### TASK DESCRIPTION
Quote only the lines from the top of the listing below down to and including the line with "as they are.".

•••••

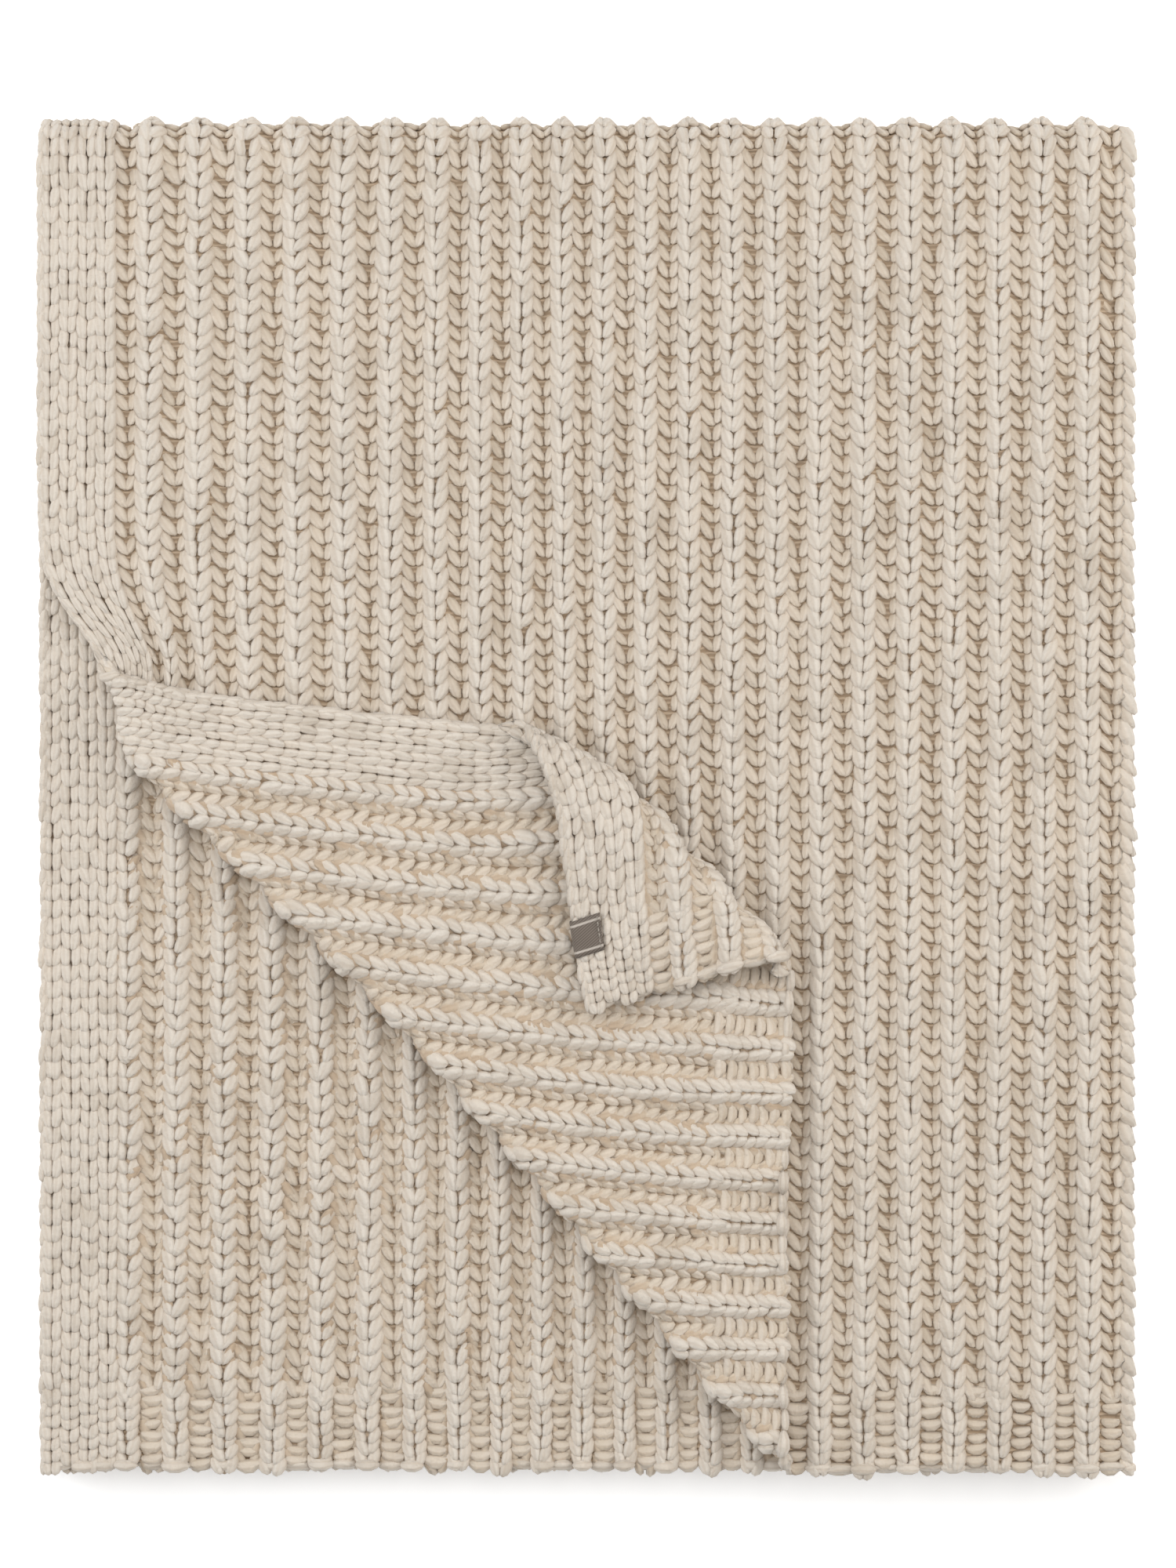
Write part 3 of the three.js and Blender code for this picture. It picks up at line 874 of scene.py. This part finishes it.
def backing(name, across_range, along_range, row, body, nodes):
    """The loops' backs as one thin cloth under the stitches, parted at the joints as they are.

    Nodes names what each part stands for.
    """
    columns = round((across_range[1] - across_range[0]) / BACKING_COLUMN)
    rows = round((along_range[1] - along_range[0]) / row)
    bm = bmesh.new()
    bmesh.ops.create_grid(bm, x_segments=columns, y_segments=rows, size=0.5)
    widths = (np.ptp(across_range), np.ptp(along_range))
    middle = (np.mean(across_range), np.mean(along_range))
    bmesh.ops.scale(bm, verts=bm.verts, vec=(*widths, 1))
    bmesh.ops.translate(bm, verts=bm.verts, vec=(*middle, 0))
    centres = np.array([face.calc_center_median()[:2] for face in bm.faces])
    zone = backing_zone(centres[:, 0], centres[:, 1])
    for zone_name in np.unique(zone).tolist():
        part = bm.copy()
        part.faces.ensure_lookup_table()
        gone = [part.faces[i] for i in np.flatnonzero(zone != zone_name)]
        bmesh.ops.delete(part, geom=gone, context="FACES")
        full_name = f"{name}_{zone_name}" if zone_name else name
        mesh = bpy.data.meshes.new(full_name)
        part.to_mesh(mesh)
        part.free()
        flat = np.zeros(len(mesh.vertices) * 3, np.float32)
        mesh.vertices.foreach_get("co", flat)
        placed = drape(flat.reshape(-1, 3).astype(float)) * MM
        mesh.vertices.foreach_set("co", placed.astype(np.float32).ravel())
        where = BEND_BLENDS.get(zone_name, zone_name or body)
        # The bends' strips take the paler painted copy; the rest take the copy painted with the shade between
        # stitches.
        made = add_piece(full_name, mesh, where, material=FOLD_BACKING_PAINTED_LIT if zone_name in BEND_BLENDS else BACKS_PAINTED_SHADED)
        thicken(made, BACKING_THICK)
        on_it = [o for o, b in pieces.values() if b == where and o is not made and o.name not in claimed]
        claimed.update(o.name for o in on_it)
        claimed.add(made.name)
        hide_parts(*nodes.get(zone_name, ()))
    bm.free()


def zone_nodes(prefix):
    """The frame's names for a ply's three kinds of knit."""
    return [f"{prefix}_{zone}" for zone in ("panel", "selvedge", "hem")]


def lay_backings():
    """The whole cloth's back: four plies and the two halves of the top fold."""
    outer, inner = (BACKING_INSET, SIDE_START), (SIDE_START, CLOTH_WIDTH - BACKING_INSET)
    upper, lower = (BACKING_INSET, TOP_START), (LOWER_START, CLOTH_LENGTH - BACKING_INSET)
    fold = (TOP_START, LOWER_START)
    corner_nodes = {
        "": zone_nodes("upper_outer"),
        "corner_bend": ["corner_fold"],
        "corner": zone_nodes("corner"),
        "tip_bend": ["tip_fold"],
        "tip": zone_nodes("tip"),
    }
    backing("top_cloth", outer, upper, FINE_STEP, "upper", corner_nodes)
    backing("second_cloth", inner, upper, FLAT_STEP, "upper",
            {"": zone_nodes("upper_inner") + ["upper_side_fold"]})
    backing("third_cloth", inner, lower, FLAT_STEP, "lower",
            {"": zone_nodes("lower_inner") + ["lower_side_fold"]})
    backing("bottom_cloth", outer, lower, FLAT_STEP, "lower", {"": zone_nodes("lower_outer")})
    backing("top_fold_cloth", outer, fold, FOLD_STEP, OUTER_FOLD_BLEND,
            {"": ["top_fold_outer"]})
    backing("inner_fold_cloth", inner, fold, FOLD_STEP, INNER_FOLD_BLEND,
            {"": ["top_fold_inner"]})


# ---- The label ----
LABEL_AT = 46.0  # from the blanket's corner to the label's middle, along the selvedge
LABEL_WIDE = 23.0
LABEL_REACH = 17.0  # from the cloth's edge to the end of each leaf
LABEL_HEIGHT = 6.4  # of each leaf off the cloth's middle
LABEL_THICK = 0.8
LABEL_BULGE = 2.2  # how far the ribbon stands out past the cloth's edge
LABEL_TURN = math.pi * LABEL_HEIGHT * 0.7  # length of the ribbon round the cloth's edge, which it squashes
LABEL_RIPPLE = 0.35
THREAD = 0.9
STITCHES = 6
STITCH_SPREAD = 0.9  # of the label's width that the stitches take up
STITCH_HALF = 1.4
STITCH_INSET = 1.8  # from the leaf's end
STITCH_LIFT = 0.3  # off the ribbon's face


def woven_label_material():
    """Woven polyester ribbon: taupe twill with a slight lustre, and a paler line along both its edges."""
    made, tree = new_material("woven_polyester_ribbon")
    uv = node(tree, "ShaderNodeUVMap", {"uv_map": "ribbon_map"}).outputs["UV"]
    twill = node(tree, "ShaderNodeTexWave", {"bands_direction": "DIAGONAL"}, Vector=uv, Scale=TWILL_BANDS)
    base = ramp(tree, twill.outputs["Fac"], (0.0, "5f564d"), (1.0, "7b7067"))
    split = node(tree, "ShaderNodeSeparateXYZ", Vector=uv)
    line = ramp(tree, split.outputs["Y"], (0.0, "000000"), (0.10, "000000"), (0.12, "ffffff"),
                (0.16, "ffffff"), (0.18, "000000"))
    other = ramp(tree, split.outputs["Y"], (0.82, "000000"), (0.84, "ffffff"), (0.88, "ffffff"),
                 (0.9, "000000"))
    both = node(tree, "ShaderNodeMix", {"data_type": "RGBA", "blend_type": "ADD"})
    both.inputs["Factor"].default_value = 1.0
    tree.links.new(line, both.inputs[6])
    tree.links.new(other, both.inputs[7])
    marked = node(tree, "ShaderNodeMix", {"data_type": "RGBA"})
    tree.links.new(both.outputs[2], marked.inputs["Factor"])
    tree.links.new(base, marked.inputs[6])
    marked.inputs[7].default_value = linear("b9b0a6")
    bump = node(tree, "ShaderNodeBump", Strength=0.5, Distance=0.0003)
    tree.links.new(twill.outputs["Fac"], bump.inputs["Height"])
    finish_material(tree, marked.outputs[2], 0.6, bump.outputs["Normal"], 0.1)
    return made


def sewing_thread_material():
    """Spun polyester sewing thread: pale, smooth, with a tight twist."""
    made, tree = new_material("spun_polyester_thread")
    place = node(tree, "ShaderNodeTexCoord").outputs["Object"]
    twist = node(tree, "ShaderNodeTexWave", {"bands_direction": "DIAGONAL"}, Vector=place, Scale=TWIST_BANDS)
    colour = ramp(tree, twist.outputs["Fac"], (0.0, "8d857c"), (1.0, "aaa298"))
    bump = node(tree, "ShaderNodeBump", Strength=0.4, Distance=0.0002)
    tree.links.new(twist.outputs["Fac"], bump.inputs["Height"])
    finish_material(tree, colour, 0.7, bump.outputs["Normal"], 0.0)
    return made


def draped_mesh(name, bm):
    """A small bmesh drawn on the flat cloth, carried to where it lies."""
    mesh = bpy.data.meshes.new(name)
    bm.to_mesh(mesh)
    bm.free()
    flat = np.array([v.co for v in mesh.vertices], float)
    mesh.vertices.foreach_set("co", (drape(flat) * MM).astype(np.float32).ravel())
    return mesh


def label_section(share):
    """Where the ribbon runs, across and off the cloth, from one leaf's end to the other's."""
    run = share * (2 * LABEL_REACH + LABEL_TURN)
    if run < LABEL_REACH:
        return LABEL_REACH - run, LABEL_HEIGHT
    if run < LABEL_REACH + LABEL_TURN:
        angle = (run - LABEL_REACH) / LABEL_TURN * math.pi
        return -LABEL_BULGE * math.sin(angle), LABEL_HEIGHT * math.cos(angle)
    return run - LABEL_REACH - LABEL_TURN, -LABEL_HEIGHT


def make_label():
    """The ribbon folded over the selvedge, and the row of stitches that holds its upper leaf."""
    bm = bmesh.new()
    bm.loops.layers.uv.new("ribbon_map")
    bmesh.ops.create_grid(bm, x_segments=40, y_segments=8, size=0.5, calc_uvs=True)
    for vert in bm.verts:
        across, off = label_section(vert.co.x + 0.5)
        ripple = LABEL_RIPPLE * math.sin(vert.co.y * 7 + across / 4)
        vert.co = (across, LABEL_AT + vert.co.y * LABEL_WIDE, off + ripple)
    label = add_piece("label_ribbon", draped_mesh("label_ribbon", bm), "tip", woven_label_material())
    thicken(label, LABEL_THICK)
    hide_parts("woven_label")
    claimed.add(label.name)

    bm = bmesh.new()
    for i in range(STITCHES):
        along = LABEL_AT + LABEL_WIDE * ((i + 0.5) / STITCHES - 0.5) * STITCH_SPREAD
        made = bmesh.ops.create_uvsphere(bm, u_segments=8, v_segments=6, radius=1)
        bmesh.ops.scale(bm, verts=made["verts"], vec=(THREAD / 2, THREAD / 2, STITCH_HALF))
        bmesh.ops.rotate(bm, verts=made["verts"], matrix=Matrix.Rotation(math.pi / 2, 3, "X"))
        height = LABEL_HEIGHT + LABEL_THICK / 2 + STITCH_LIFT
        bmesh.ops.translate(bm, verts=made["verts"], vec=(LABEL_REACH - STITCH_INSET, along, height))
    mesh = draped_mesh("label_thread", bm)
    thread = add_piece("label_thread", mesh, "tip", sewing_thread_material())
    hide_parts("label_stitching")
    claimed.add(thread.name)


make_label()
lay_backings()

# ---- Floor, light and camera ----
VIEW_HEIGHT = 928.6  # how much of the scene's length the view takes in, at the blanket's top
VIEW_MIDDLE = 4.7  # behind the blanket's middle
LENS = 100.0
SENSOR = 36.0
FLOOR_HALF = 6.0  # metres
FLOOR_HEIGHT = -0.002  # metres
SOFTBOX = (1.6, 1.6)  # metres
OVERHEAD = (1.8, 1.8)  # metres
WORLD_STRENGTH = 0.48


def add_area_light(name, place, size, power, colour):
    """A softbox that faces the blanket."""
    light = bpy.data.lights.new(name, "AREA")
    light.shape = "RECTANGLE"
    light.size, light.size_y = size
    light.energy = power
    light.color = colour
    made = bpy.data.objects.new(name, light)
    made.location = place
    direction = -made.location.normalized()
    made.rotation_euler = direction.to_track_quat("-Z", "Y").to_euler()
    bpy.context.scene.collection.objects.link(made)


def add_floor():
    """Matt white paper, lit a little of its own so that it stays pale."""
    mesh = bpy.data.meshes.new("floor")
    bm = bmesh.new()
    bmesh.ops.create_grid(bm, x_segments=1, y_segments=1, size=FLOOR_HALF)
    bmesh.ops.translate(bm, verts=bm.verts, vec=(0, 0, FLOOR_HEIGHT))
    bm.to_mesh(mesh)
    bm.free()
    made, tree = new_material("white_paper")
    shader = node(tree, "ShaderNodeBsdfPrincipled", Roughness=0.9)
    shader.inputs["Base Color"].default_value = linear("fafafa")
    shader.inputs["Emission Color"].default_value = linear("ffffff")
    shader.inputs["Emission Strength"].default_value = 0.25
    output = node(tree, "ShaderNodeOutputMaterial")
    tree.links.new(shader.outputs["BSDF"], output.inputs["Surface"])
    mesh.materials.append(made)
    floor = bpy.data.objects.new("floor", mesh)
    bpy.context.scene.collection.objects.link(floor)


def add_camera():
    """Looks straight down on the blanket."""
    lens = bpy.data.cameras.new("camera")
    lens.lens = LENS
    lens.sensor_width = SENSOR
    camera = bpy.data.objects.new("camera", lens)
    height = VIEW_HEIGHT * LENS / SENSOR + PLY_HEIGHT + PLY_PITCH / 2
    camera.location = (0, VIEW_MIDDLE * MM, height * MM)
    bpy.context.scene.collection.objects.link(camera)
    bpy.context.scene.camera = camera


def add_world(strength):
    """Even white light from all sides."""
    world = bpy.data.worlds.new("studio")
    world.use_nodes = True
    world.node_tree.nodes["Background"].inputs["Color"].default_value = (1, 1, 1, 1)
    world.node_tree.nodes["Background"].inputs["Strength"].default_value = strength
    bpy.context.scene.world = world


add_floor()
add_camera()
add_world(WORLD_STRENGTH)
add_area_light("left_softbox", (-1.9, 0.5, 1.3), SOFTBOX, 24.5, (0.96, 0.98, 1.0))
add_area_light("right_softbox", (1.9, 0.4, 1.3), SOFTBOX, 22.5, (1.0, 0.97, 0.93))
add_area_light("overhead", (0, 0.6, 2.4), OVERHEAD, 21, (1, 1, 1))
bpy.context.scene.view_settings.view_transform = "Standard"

•••••

### SOLUTION FOR THIS PROBLEM
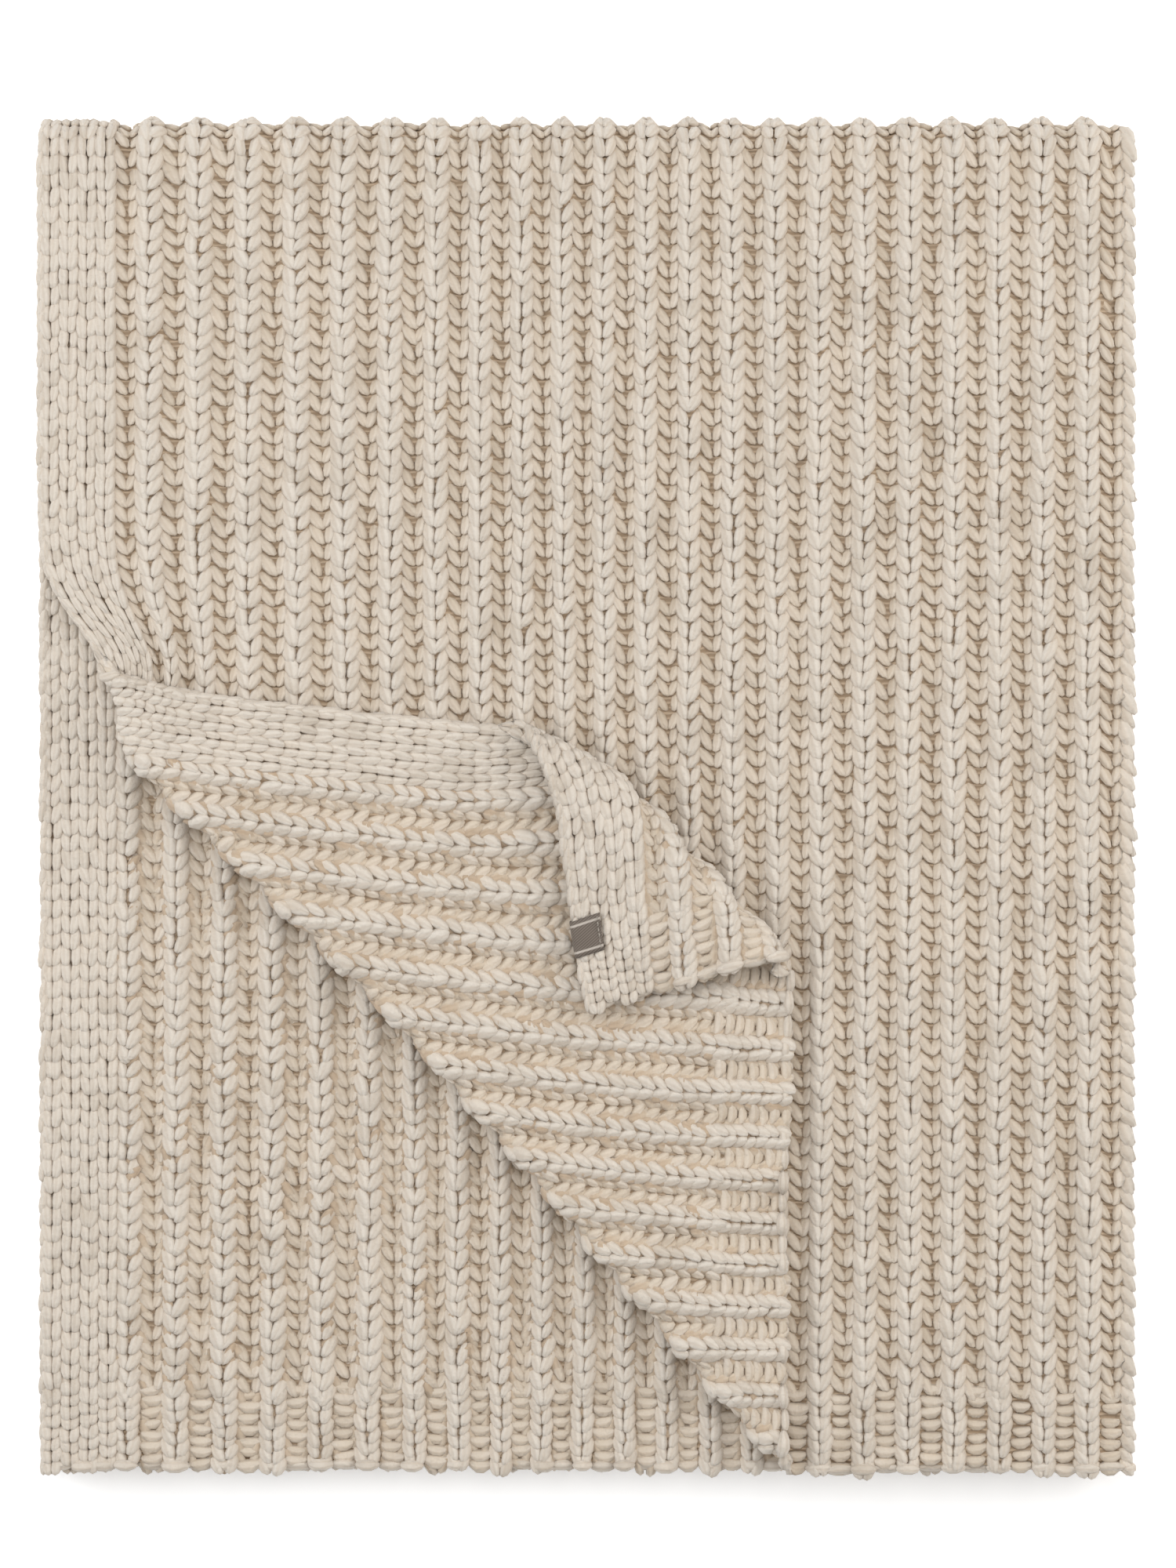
Write part 3 of the three.js and Blender code for this picture. It picks up at line 874 of scene.py. This part finishes it.
def backing(name, across_range, along_range, row, body, nodes):
    """The loops' backs as one thin cloth under the stitches, parted at the joints as they are.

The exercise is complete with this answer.